Ioannina Winter School 2024: 

Speaker: Athanasios Chatzikaleas (Ecole Polytechnique Fédérale de Lausanne, Switzerland)
Title: Isoperimetric inequalities on black holes and the final state of the universe
Abstract: In 1973, Sir Roger Penrose asked: "Is the future always predictable?" and rephrased this question to a beautiful geometric statement and that can be formulated as an isoperimetric inequality for black holes. In this series of lectures, we shall discuss the physical meaning of this inequality, set the necessary geometric background, as well as present a proof of the Riemannian version of it, following the pioneer work of Huisken-Ilmanen (2001) using the inverse mean curvature flow.

Speaker: Andreas Savas-Halilaj (University of Ioannina, Greece)
Title: Mean curvature flow and related equations
Abstract: This mini-course focuses on the deformation of submanifolds along their mean curvature vector in Euclidean space and Riemannian manifolds. We will introduce the fundamental principles of mean curvature flow and examine its connections  to harmonic heat flow and Hamilton's Ricci flow. Subsequently, we will demonstrate how these methods can be applied to derive results on the topology and rigidity of manifolds, as well as on mappings between them. In particular, we will explore  how mean curvature flow and Ricci flow provide insights into Smale's question of whether a smooth diffeomorphism of the  sphere can be deformed into an isometry. We will also review recent developments in this area, highlighting recent contributions of R. Bamler, B. Kleiner, K. Smoczyk, and M.-T. Wang.

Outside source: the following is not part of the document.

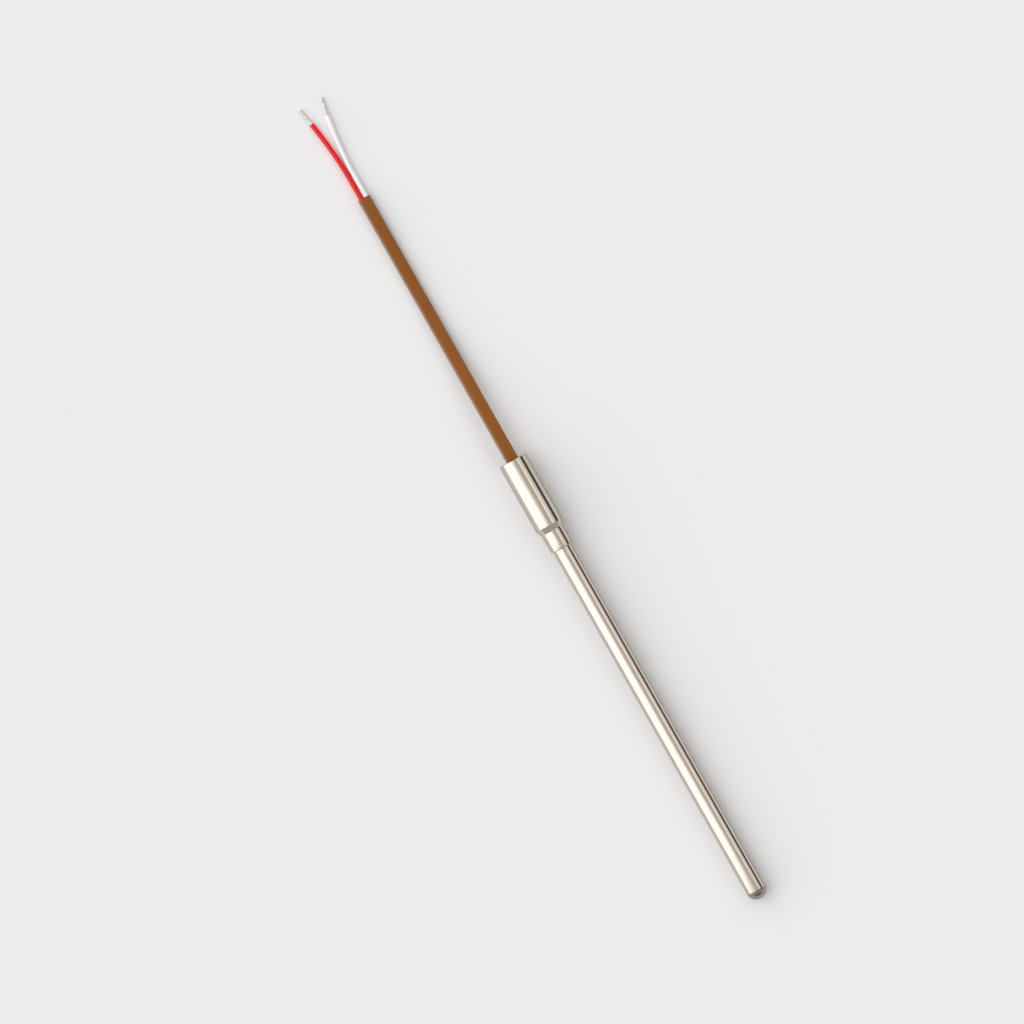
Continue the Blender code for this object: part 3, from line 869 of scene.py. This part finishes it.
POTTING_RESIN = cast_material(
    "poured_resin", rgb(0.030, 0.030, 0.034), rgb(0.045, 0.045, 0.050), 0.25, 1200, 8e-6)
SEALING_RESIN = cast_material(
    "seal_resin", rgb(0.20, 0.10, 0.05), rgb(0.14, 0.06, 0.03), 0.4, 1500, 8e-6)
OXIDE = cast_material(
    "pressed_oxide", rgb(0.86, 0.85, 0.80), rgb(0.78, 0.76, 0.70), 0.8, 9000, 3e-5)
COVER_PLASTIC = cast_material(
    "cover_plastic", rgb(0.80, 0.80, 0.76), rgb(0.72, 0.72, 0.68), 0.35, 2500, 4e-6)
print("cast materials are ready")

# %% [markdown]
# Each piece now gets its finish. The solids that no new piece stands for lie inside the probe
# and keep their meshes, so their finish goes straight into their material slots.

# %% Assign the finishes
FINISHES = {
    "sheath": DRAWN_STEEL,
    "tip_dome": SHADED_GROUND_STEEL,
    "sleeve": TURNED_STEEL,
    "resin_plug": POTTING_RESIN,
    "flat_jacket": BROWN_PLASTIC,
    "red_insulation": RED_PLASTIC,
    "white_insulation": WHITE_PLASTIC,
    "red_strands": BRIGHT_CONSTANTAN,
    "white_strands": BRIGHT_IRON,
    "mineral_insulation": OXIDE,
    "junction_packing": OXIDE,
    "end_seal": SEALING_RESIN,
    "hot_junction": WELD_METAL,
    "positive_element": ELEMENT_IRON,
    "negative_element": ELEMENT_CONSTANTAN,
    "positive_ferrule": TINNED_COPPER,
    "negative_ferrule": TINNED_COPPER,
    "positive_joint_cover": COVER_PLASTIC,
    "negative_joint_cover": COVER_PLASTIC,
}
for name, material in FINISHES.items():
    materials = bpy.data.objects[name].data.materials
    materials.clear()
    materials.append(material)
print("finishes assigned:", len(FINISHES))

# %% [markdown]
# The table is a plain pale sheet, wide enough to fill any view. It stays a diffuse surface
# with no pattern that could be taken for part of the probe, only a very faint unevenness.

# %% Floor
FLOOR_SIZE = 8.0
FLOOR_COLOUR = rgb(0.875, 0.880, 0.888)
FLOOR_OTHER_COLOUR = rgb(0.870, 0.875, 0.883)
FLOOR_GRAINS = (3, 3, 3)
FLOOR_ROUGHNESS = 0.9


def make_floor():
    """A pale table top at height 0."""
    bm = bmesh.new()
    bmesh.ops.create_grid(bm, x_segments=1, y_segments=1, size=FLOOR_SIZE / 2)
    mesh = bpy.data.meshes.new("floor")
    bm.to_mesh(mesh)
    bm.free()
    floor = bpy.data.objects.new("floor", mesh)
    bpy.context.collection.objects.link(floor)
    material, graph = start_material("pale_table")
    place = graph.node("TexCoord", output="Object")
    tint = graph.mix(FLOOR_COLOUR, FLOOR_OTHER_COLOUR, graph.noise(place, FLOOR_GRAINS))
    end_material(material, graph, tint, FLOOR_ROUGHNESS, {"Specular IOR Level": 0.0})
    mesh.materials.append(material)


make_floor()
print("floor is", FLOOR_SIZE, "m wide")

# %% [markdown]
# Polished steel is a mirror, so most of its look is what stands round it. A cylinder that is
# seen from above shows the sky as bands along its length. The world paints a studio in such
# bands, each by its angle in degrees off the vertical, across the probe: a broad white sheet
# on one side, a calm warm ceiling, one slim strip of light on the other side, and a wall
# that fades downwards. A dark flag stands low beside the probe and draws a fine line along
# the steel. The end that the tip points at is dim, with a flag at its foot, which gives the
# dome its form. Below the horizon the world has the tone of the table.

# %% Studio light
SHEET_BRIGHTNESS = 1.9
SHEET_ANGLES = (-95, -88, -34, 12)
CEILING_BRIGHTNESS = 0.64
CEILING_TINT = rgb(1.0, 0.95, 0.90)
CEILING_ANGLES = (-10, 12, 29, 33)
STRIP_BRIGHTNESS = 2.1
STRIP_ANGLES = (31, 34, 35, 39)
LIGHTS_END = (0.20, 0.32)
WALL_BRIGHTNESS = 0.97
WALL_ANGLES = (37, 43)
LOW_WALL_BRIGHTNESS = 0.68
WALL_FADE_ANGLES = (44, 76)
FLAG_BRIGHTNESS = 0.09
FLAG_ANGLES = (60, 68)
FLAG_REACH = (-0.60, -0.35, 0.35, 0.60)
FRONT_BRIGHTNESS = 0.50
FRONT_START = (0.25, 0.45)
FRONT_FLAG_BRIGHTNESS = 0.12
FRONT_FLAG_START = (0.80, 0.90)
TABLE_BRIGHTNESS = 0.85
HORIZON = (-0.02, -0.01)


def window(graph, value, start, full, fade, end):
    """1 between full and fade, 0 before start and after end."""
    return graph.rise(value, start, full) * (1 - graph.rise(value, fade, end))


def toward(first, second, share):
    """A number between two numbers, either of which may be a node's output."""
    return first * (1 - share) + second * share


def make_world():
    """Studio bands by the angle off the vertical, across the probe."""
    world = bpy.data.worlds.new("studio")
    bpy.context.scene.world = world
    graph = Graph(world)
    direction = graph.node("TexCoord", output="Generated")
    parts = {"Vector": direction}
    along, across, up = [graph.node("SeparateXYZ", None, parts, output=axis) for axis in range(3)]
    angle = graph.math("ARCTAN2", across, up) * math.degrees(1)
    beside = 1 - graph.rise(along, *LIGHTS_END)
    sheet = window(graph, angle, *SHEET_ANGLES) * beside
    strip = window(graph, angle, *STRIP_ANGLES) * beside
    wall = toward(WALL_BRIGHTNESS, LOW_WALL_BRIGHTNESS, graph.rise(angle, *WALL_FADE_ANGLES))
    sky = toward(CEILING_BRIGHTNESS, wall, graph.rise(angle, *WALL_ANGLES))
    sky = toward(sky, FRONT_BRIGHTNESS, graph.rise(along, *FRONT_START))
    flag = graph.rise(angle, *FLAG_ANGLES) * window(graph, along, *FLAG_REACH)
    sky = toward(sky, FLAG_BRIGHTNESS, flag)
    sky = toward(sky, FRONT_FLAG_BRIGHTNESS, graph.rise(along, *FRONT_FLAG_START))
    sky = toward(sky, STRIP_BRIGHTNESS, strip)
    sky = toward(sky, SHEET_BRIGHTNESS, sheet)
    brightness = toward(TABLE_BRIGHTNESS, sky, graph.rise(up, *HORIZON))
    tint = graph.mix(rgb(1, 1, 1), CEILING_TINT, window(graph, angle, *CEILING_ANGLES))
    background = graph.node("Background", None, {"Color": tint, "Strength": brightness})
    graph.node("OutputWorld", None, {"Surface": background})


make_world()
bpy.context.scene.view_settings.view_transform = "Standard"
print("studio is lit")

Speaker: Konstantinos Zemas (University of Bonn, Germany)
Title: Rigidity vs Flexibility of Isometric Embeddings: From Weyl to the Nash-Kuiper theorem
Abstract: One of the most famous paradoxes in differential geometry concerns the isometric embeddings of S^2 into R^3: While the only C^2 isometric embeddings are rigid motions, there exists a plethora of C^1 isometric embeddings that wrinkle S^2 into any tiny region of R^3. This counter-intuitive result is a consequence of the celebrated Nash-Kuiper theorem, the proof of which uses the algorithmic technique of convex integration, a term that was established after Gromov’s contributions to the theory of partial differential relations. This technique has nowadays a broad spectrum of applications in nonlinear partial differential equations, in problems ranging from differential geometry to the equations of fluid mechanics. The goal is of this mini-course is to describe some classical rigidity theorems in that respect, and to present the main ideas of this suprising non-uniqueness phenomenon, known as the h-principle, indicating the two main mechanisms with which it arises: the high codimension of the ambient space, and the low-regularity of the desired solutions.

Speaker: Christos Saroglou (University of Ioannina, Greece)
Title: Mahler's conjecture, the Bourgain-Milman inequality and its connection to the local theory of Banach spaces
Abstract: For a finite dimensional normed space X, denote by B_X its unit ball, by X^* its dual space and by l_p^n the n-dimensional l^p space. A fundamental question in the local theory of Banach spaces is to estimate the volume product v.p.(X)=V(B_X)xV(B_{X^*}. While the upper bound v.p.(X)<=v.p.(l_2^n) is classical (n=dimX), a precise optimal lower bound in unknown. The famous conjecture of Mahler states that v.p.(X)>=v.p.(l_1^n). I will try to explain the current status of the conjecture and describe proofs of some recent developments  towards its solution. While Mahler's conjecture is in general open, a weaker - but asymptotically optimal - statement due to J. Bourgain and V. D. Milman is known to be true. If time permits, I will try to explain the proof of the Bourgain-Milman inequality and some of its applications.